Paradossalmente, l’apostolo delle genti non si è sentito di respingere neppure un’evangelizzazione compiuta in malafede e senza retta intenzione da chi era a lui ostile: «Purché in ogni maniera, per ipocrisia o per sincerità, Cristo venga annunciato, io me ne rallegro e continuerò a rallegrarmene (Fil 1,18). «Purché Cristo venga annunciato»: questo è il principio in base al quale ogni iniziativa deve essere valutata.

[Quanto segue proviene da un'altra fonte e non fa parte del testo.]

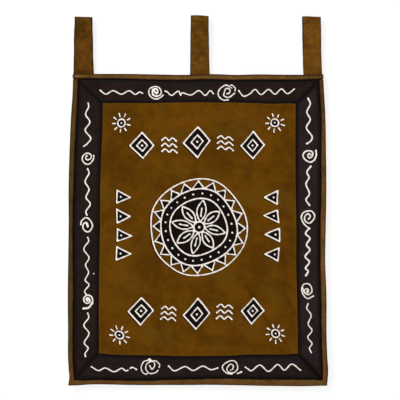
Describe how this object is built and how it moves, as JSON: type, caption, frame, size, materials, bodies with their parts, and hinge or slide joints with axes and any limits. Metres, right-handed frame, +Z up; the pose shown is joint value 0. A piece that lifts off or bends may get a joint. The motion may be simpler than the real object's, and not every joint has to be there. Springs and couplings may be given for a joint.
{
  "type": "cotton wall hanging",
  "caption": "Upright rectangular cotton batik wall hanging with a mitred dark border, folded edge binding and tab loops along its top edge for a rod.",
  "frame": {"origin": "the hanging line: the inside top of the middle tab, midway between the cloth's sides", "axes": "+Z up, +X to the right as seen from the front, -Y towards the viewer"},
  "size_m": [0.6049, 0.0134, 0.8621],
  "materials": {
    "ground_cotton": "matte batik-dyed cotton with cream and black wax-resist figures",
    "border_cotton": "matte dark brown cotton with cream wax-resist waves and spirals",
    "binding_cotton": "matte brown cotton, folded and topstitched",
    "tab_cotton": "matte brown cotton, pressed and lightly smudged"
  },
  "bodies": {
    "root": {"ground_cloth": "ground_cotton", "border_top": "border_cotton", "border_bottom": "border_cotton", "border_left": "border_cotton", "border_right": "border_cotton", "binding_left": "binding_cotton", "binding_right": "binding_cotton", "binding_bottom": "binding_cotton", "heading": "binding_cotton", "tab_left": "tab_cotton", "tab_middle": "tab_cotton", "tab_right": "tab_cotton"}
  },
  "joints": []
}
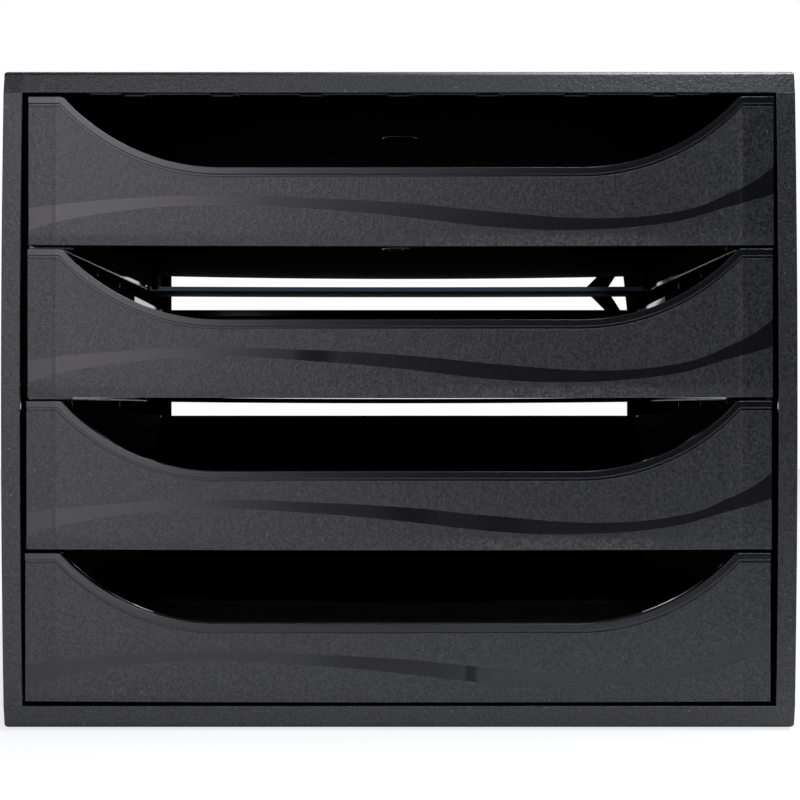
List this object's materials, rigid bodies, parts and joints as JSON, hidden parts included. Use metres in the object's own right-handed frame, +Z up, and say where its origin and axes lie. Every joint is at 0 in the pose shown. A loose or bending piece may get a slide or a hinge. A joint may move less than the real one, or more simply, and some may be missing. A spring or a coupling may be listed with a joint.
{
  "type": "letter tray stack with drawers",
  "caption": "Desk letter tray stack: a moulded plastic housing with an open back and full-width drawers for paper and folders, each with a scooped front to reach in and pull it out.",
  "frame": {"origin": "middle of the footprint, on the surface that the feet stand on", "axes": "+X to the right seen from the front, +Y to the back, +Z up; the drawers open towards -Y"},
  "size_m": [0.284, 0.348, 0.235],
  "materials": {
    "housing_plastic": "fine-grained black polystyrene, satin",
    "drawer_plastic": "black polystyrene, grained face with a polished rim and wave stripe, glossy inside",
    "shelf_plastic": "glossy black polystyrene",
    "rubber": "matt black rubber"
  },
  "bodies": {
    "housing": {"top_panel": "housing_plastic", "bottom_panel": "housing_plastic", "side_panel_left": "housing_plastic", "side_panel_right": "housing_plastic", "rear_shelf_upper": "shelf_plastic", "rear_shelf_middle": "shelf_plastic", "rear_shelf_lower": "shelf_plastic", "foot_front_left": "rubber", "foot_front_right": "rubber", "foot_rear_left": "rubber", "foot_rear_right": "rubber"},
    "drawer_1": {"drawer_1": "drawer_plastic"},
    "drawer_2": {"drawer_2": "drawer_plastic"},
    "drawer_3": {"drawer_3": "drawer_plastic"},
    "drawer_4": {"drawer_4": "drawer_plastic"}
  },
  "joints": [
    {"name": "drawer_1_slide", "type": "slide", "parent": "housing", "child": "drawer_1", "axis": [0, -1, 0], "range_m": [0, 0.27]},
    {"name": "drawer_2_slide", "type": "slide", "parent": "housing", "child": "drawer_2", "axis": [0, -1, 0], "range_m": [0, 0.27]},
    {"name": "drawer_3_slide", "type": "slide", "parent": "housing", "child": "drawer_3", "axis": [0, -1, 0], "range_m": [0, 0.27]},
    {"name": "drawer_4_slide", "type": "slide", "parent": "housing", "child": "drawer_4", "axis": [0, -1, 0], "range_m": [0, 0.27]}
  ]
}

La grazia trasforma la natura umana, che lascia però il segno. Certe intemperanze ed eccessi del carattere di Paolo risultano evidenti nelle sue lettere. È l’uomo del paradosso nell’esprimere la gioia (2Cor 7,4) e le pene (2Cor 1,8). Pur non amando la contestazione come metodo, era capace di grande franchezza e di foga polemica (Gal 55,2 e Fil 3,2). È stato un uomo consacrato a Dio, con lo sguardo fisso sulla meta, Cristo (1Cor 9,26; Fil 2,12-13), ispirato dai consigli evangelici. La povertà come garanzia di un annuncio gratuito e solidale del vangelo; la castità come donazione indivisa del cuore al Signore, nella libertà e nella dedizione ai fratelli; l’obbedienza come offerta gradita al Signore. L’apostolo delle genti, contemplativo e attivo, è un modello per i presbiteri di oggi. Pastori “formato Paolo”, innamorati di Cristo e felici della propria vocazione pur nelle difficoltà del trapasso culturale e pastorale della modernità, desiderosi di affascinare altri con l’esempio e la parola. Non sarebbe difficile trarre dalle Lettere Pastorali il “decalogo” del presbitero secondo il cuore di Paolo. Lo lasciamo ai lettori.